Enfim, não sei. Acho que é todo mundo no final das contas.

Outra discussão bacana tbm é a do Vale-cultura, q é uma ideia bem bacana, mas q ainda precisa ser muito discutida. Será q quem mais uma vez vai ter + espaço são as grades produções?

Enfim, tem muita coisa a ser levada em conta ainda.

Acho que falei demais!

Pedro Malanski disse...

De 1982 a 1995 representei a SBAT - Sociedade Bras de Autores Teatrais no Paraná e Santa Catarina. Vi muita coisa louca. Uma: Um grupo de teatro pega verba para fazer uma peça de autor respeitado e cultural (Boal, Brecht, por aí). Monta e apresenta um fim de semana, só para fazer jus, enquanto sai pelo interior com uma coisa bem comercial, barata e vendável que jamais conseguiria patrocínio oficial ou não faz nada e embolsa a grana. São batalhadores ou malandros, arrumando uma grana na atividade que escolheram. Vi outras, de diretores bem relacionados no mundo político que sempre eram privilegiados. Alguns, eram realmente corretos. Ou seja, havia de tudo e tinha espaço para todos. Minha conclusão é que o Poder devia usar o poder para promover a cultura, mas apenas usa cultura para se promover.

Pedro Malanski disse...

Agoara me desculpe, mas não acredito numa palavra do Domingos, esse tom de ideologia (vide ideal corrompido), é gritante. Quando um deles grita, é para obter uma parte no butim.

Ju Semedo disse...

Esse lance de usar a cultura pra se promover não é só estratégia do governo, não.
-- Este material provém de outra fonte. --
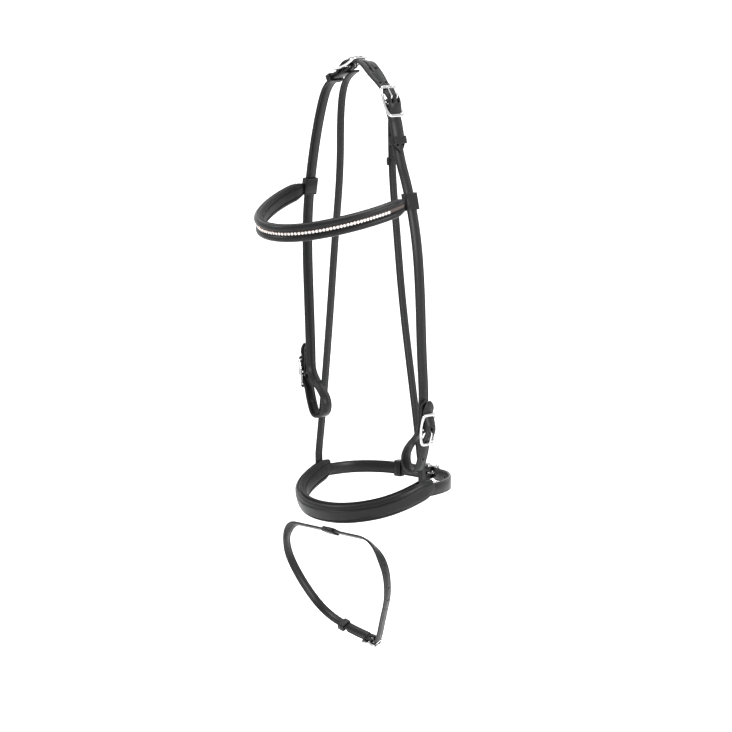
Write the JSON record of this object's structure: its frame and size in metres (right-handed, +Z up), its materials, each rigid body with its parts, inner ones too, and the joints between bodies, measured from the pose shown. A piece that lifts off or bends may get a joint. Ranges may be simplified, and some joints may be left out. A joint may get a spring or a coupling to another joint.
{
  "type": "snaffle bridle",
  "caption": "Leather snaffle bridle with padded stone-set browband, padded noseband with flash strap, and buckled cheekpieces with bit loops.",
  "frame": {"origin": "underside of the crown strap where it lies on the poll", "axes": "+Z up, the horse's face looks towards -Y, the horse's near (left) side is +X"},
  "size_m": [0.2292, 0.273, 0.7431],
  "materials": {
    "strap_leather": "semi-gloss dyed bridle leather",
    "padding_leather": "soft grained leather",
    "polished_steel": "polished stainless",
    "stone_setting": "woven setting tape",
    "stones": "cut glass"
  },
  "bodies": {
    "headpiece": {"crown_strap": "strap_leather", "near_crown_buckle": "polished_steel", "far_crown_buckle": "polished_steel", "near_cheekpiece": "strap_leather", "far_cheekpiece": "strap_leather", "near_cheek_chape": "strap_leather", "far_cheek_chape": "strap_leather", "near_cheek_buckle": "polished_steel", "far_cheek_buckle": "polished_steel", "near_hanger": "strap_leather", "far_hanger": "strap_leather"},
    "near_crown_prong_front": {"near_crown_prong_front": "polished_steel"},
    "near_crown_prong_rear": {"near_crown_prong_rear": "polished_steel"},
    "far_crown_prong_front": {"far_crown_prong_front": "polished_steel"},
    "far_crown_prong_rear": {"far_crown_prong_rear": "polished_steel"},
    "near_cheek_prong": {"near_cheek_prong": "polished_steel"},
    "far_cheek_prong": {"far_cheek_prong": "polished_steel"},
    "near_crown_keeper": {"near_crown_keeper": "strap_leather"},
    "far_crown_keeper": {"far_crown_keeper": "strap_leather"},
    "near_hanger_keeper": {"near_hanger_keeper": "strap_leather"},
    "browband": {"browband_strap": "strap_leather", "browband_lining": "padding_leather", "browband_upper_roll": "strap_leather", "browband_lower_roll": "strap_leather", "browband_channel": "stone_setting", "browband_stones": "stones", "near_browband_loop": "strap_leather", "far_browband_loop": "strap_leather"},
    "noseband": {"noseband_core": "strap_leather", "noseband_face": "strap_leather", "noseband_padding": "padding_leather", "chin_strap_near": "strap_leather", "chin_strap_far": "strap_leather", "chin_buckle": "polished_steel"},
    "chin_prong": {"chin_prong": "polished_steel"},
    "chin_keeper": {"chin_keeper": "strap_leather"},
    "flash_loop": {"flash_loop": "strap_leather"},
    "flash_strap": {"flash_strap": "strap_leather", "flash_buckle": "polished_steel"},
    "flash_prong": {"flash_prong": "polished_steel"},
    "flash_keeper": {"flash_keeper": "strap_leather"}
  },
  "joints": [
    {"name": "near_crown_prong_front_lift", "type": "hinge", "parent": "headpiece", "child": "near_crown_prong_front", "pos_m": [0.0493, 0, -0.0456], "axis": [0, 1, 0], "range_deg": [0, 38]},
    {"name": "near_crown_prong_rear_lift", "type": "hinge", "parent": "headpiece", "child": "near_crown_prong_rear", "pos_m": [0.0493, 0, -0.0456], "axis": [0, 1, 0], "range_deg": [0, 38]},
    {"name": "far_crown_prong_front_lift", "type": "hinge", "parent": "headpiece", "child": "far_crown_prong_front", "pos_m": [-0.02, 0, -0.0036], "axis": [0, -1, 0], "range_deg": [0, 38]},
    {"name": "far_crown_prong_rear_lift", "type": "hinge", "parent": "headpiece", "child": "far_crown_prong_rear", "pos_m": [-0.02, 0, -0.0036], "axis": [0, -1, 0], "range_deg": [0, 38]},
    {"name": "near_cheek_prong_lift", "type": "hinge", "parent": "headpiece", "child": "near_cheek_prong", "pos_m": [0.112, 0, -0.442], "axis": [0, -1, 0], "range_deg": [0, 38]},
    {"name": "far_cheek_prong_lift", "type": "hinge", "parent": "headpiece", "child": "far_cheek_prong", "pos_m": [-0.1006, 0, -0.394], "axis": [0, 1, 0], "range_deg": [0, 38]},
    {"name": "chin_prong_lift", "type": "hinge", "parent": "noseband", "child": "chin_prong", "pos_m": [0.01, 0.111, -0.526], "axis": [0, 0, 1], "range_deg": [0, 38]},
    {"name": "flash_prong_lift", "type": "hinge", "parent": "flash_strap", "child": "flash_prong", "pos_m": [0.016, 0.0013, -0.72512], "axis": [0, 0.9205, 0.3907], "range_deg": [0, 38]},
    {"name": "near_crown_keeper_slide", "type": "slide", "parent": "headpiece", "child": "near_crown_keeper", "axis": [0.2151, 0, -0.9766], "range_m": [-0.007, 0.004]},
    {"name": "far_crown_keeper_slide", "type": "slide", "parent": "headpiece", "child": "far_crown_keeper", "axis": [-0.8956, 0, -0.4449], "range_m": [-0.0015, 0.0015]},
    {"name": "near_hanger_keeper_slide", "type": "slide", "parent": "headpiece", "child": "near_hanger_keeper", "axis": [0.0034, 0.0236, -0.9997], "range_m": [-0.003, 0.003]},
    {"name": "browband_tilt", "type": "hinge", "parent": "headpiece", "child": "browband", "pos_m": [-0.0055, 0, -0.161], "axis": [0.999, 0, -0.0446], "range_deg": [-5, 5]},
    {"name": "noseband_tilt", "type": "hinge", "parent": "headpiece", "child": "noseband", "pos_m": [0, 0.01648, -0.526], "axis": [1, 0, 0], "range_deg": [-10, 10]},
    {"name": "chin_keeper_slide", "type": "slide", "parent": "noseband", "child": "chin_keeper", "axis": [-0.9934, -0.1149, 0], "range_m": [-0.006, 0.006]},
    {"name": "flash_loop_swing", "type": "hinge", "parent": "noseband", "child": "flash_loop", "pos_m": [0.006, -0.062, -0.5675], "axis": [1, 0, 0], "range_deg": [-10, 25]},
    {"name": "flash_strap_slide", "type": "slide", "parent": "flash_loop", "child": "flash_strap", "axis": [1, 0, 0], "range_m": [-0.012, 0.012]},
    {"name": "flash_keeper_slide", "type": "slide", "parent": "flash_strap", "child": "flash_keeper", "axis": [-0.9622, -0.1064, 0.2508], "range_m": [-0.004, 0.004]}
  ]
}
Hoje, (pelos menos antes de crise), mas a maioria das empresas "adoram" patrocinar atividades culturais e sociais cm forma de minimizar os vários problemas socias e ambientais causadas pela atividade dela.
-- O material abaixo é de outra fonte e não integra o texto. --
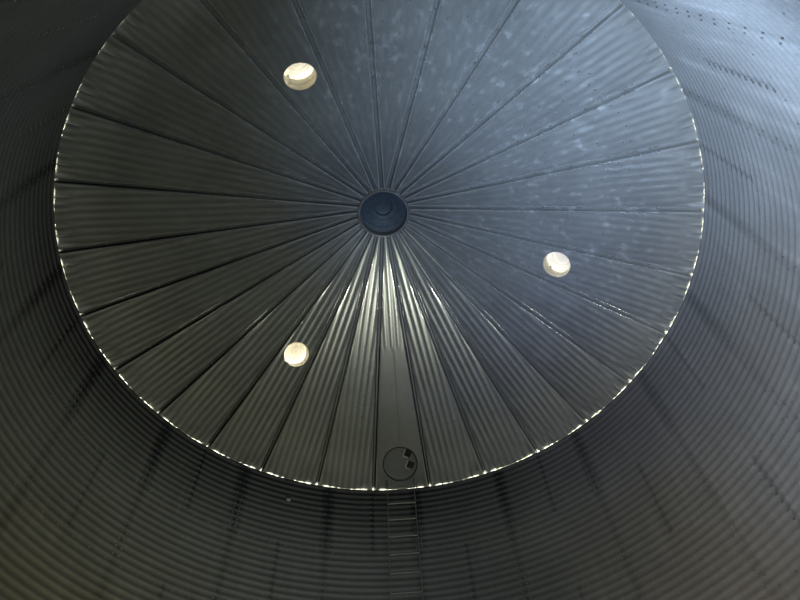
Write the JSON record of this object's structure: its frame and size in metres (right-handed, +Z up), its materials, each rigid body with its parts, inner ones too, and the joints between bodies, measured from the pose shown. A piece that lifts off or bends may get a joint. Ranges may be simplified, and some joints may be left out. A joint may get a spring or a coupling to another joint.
{
  "type": "grain silo",
  "caption": "Round corrugated steel grain silo with a ribbed cone roof, vents, a hinged roof hatch, ladders inside and out, and a walk-in door.",
  "frame": {"origin": "on the silo's axis at ground level", "axes": "+Z up; +Y from the axis towards the roof hatch and the two ladders, the door being nearly opposite; +X to the right when facing +Y"},
  "size_m": [8.4548, 8.5317, 10.2822],
  "materials": {
    "wall_sheet": "weathered galvanised, spangled, matt",
    "roof_sheet": "galvanised, soft sheen",
    "framing": "galvanised, satin",
    "ladder": "galvanised, satin",
    "vent": "galvanised, warm and dull",
    "cap": "galvanised, dull",
    "hatch": "galvanised, dull",
    "door": "galvanised, satin",
    "switch": "dull grey paint"
  },
  "bodies": {
    "shell": {"wall_bay_1": "wall_sheet", "wall_bay_2": "wall_sheet", "wall_bay_3": "wall_sheet", "wall_bay_4": "wall_sheet", "wall_bay_5": "wall_sheet", "wall_bay_6": "wall_sheet", "wall_bay_7": "wall_sheet", "wall_bay_8": "wall_sheet", "wall_bay_9": "wall_sheet", "wall_left_of_door": "wall_sheet", "wall_right_of_door": "wall_sheet", "wall_under_door": "wall_sheet", "stiffener_1": "framing", "stiffener_2": "framing", "stiffener_3": "framing", "stiffener_4": "framing", "stiffener_5": "framing", "stiffener_6": "framing", "stiffener_7": "framing", "stiffener_8": "framing", "stiffener_9": "framing", "stiffener_10": "framing", "stiffener_11": "framing", "stiffener_12": "framing", "stiffener_13": "framing", "stiffener_14": "framing", "stiffener_15": "framing", "stiffener_16": "framing", "stiffener_17": "framing", "stiffener_18": "framing", "roof_sector_1": "roof_sheet", "roof_sector_2": "roof_sheet", "roof_sector_3": "roof_sheet", "roof_sector_4": "roof_sheet", "roof_sector_5": "roof_sheet", "roof_sector_6": "roof_sheet", "roof_sector_7": "roof_sheet", "roof_sector_8": "roof_sheet", "roof_sector_9": "roof_sheet", "peak_ring_1": "framing", "peak_ring_2": "framing", "peak_ring_3": "framing", "peak_ring_4": "framing", "peak_cap": "cap", "fill_lid": "cap", "vent_neck_1": "vent", "vent_hood_1": "vent", "vent_neck_2": "vent", "vent_hood_2": "vent", "vent_neck_3": "vent", "vent_hood_3": "vent", "hatch_curb": "hatch", "inside_ladder": "ladder", "outside_ladder": "ladder", "door_frame": "door", "door_leaf": "door", "level_switch": "switch"},
    "hatch_lid": {"hatch_lid": "hatch"}
  },
  "joints": [
    {"name": "hatch_hinge", "type": "hinge", "parent": "shell", "child": "hatch_lid", "pos_m": [0.34, 3.78, 8.10385], "axis": [0, 0.866, -0.5], "range_deg": [0, 110]}
  ]
}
Dois exemplos, um próximo a mim, aqui em Belo Horizonte. Enquanto a MBR destrói toda a Seraa do Curral e Seraa da Rola Moça com a atividade mineradora, ela vai lá e adota a Praça da Liberdade.

Outro exemplo é o da Petrobrás que patrocina qse todo o cinema nacional e váris atividades sociais só pra amenizar a péssima imagem que ela tem frente a comunidade ambiental. E todo mundo fica feliz.